At half past ten the honest citizens triumphed and we went to sleep.

Sunday was the fun day. I was quite nervous, maybe even more than my team. Anyway, they had this nice surprise for the coaches that they gave us computers and the ability to compete realtime. After I solved the easy problem I spent some time thinking about problem G (something with summits and a height map) and failed to solve it. There were at least three easy problems that could be solved: assemble, containers, and towerparking. O'Team only solved towerparking, beating five teams on time. That is an OK result for the first participation. My mistake: I focused too much on solving problems and not enough on their coding skills and on an emphasis on writing correct solutions.

Immediately after the end of the contest we had to hurry back to Eindhoven to catch a plane. I'll ask the three members of O'Team 2007 to guest blog with their thoughts about the contest.

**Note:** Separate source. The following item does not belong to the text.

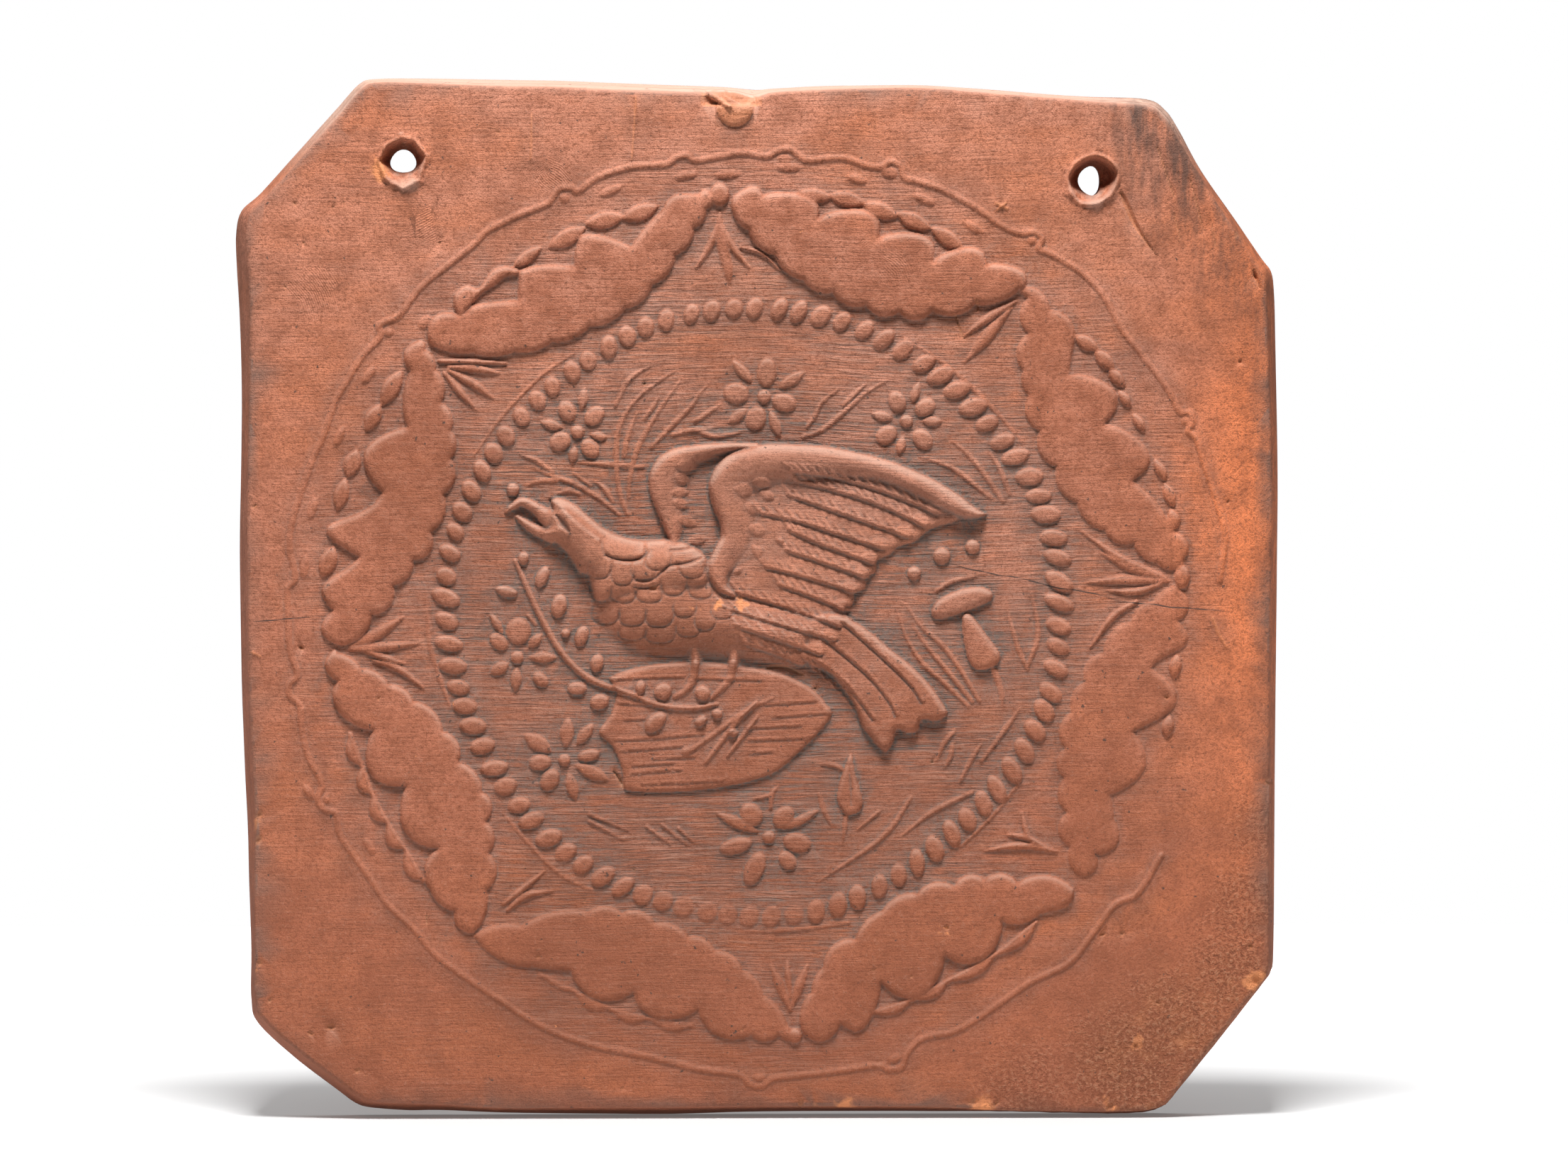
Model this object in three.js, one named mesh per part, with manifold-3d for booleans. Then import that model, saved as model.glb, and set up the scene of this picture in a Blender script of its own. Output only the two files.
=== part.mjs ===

In other news Mikolas, I, and Michal (sorry for the accents guys) got invited to submit a paper about reachability analysis for annotated code to a journal on software engineering. Here are some things we did or we plan to do for that paper:

  • implement it in Boogie which is good for debugging the axioms of VerifiedC (Michal took care of this since he is now at Microsoft Research),
  • implement it in Freeboogie (I'll do this),
  • a better analysis of the algorithm used (see my previous posts that already hint at interesting links with standard problems such as building optimal alphabetic binary trees),
  • make the ESC/Java implementation handle body-less methods (this was the number one request after the presentation at SAVCBS; we want to try at least three ways of doing it, one of which makes a cute use of counterexamples provided by the theorem prover Simplify),
  • a better case study (we said in a few places that "we don't quite know what went wrong"), and
  • better error reporting (give error traces a la Rustan, and guess categories of problems, such as "loop unrolling").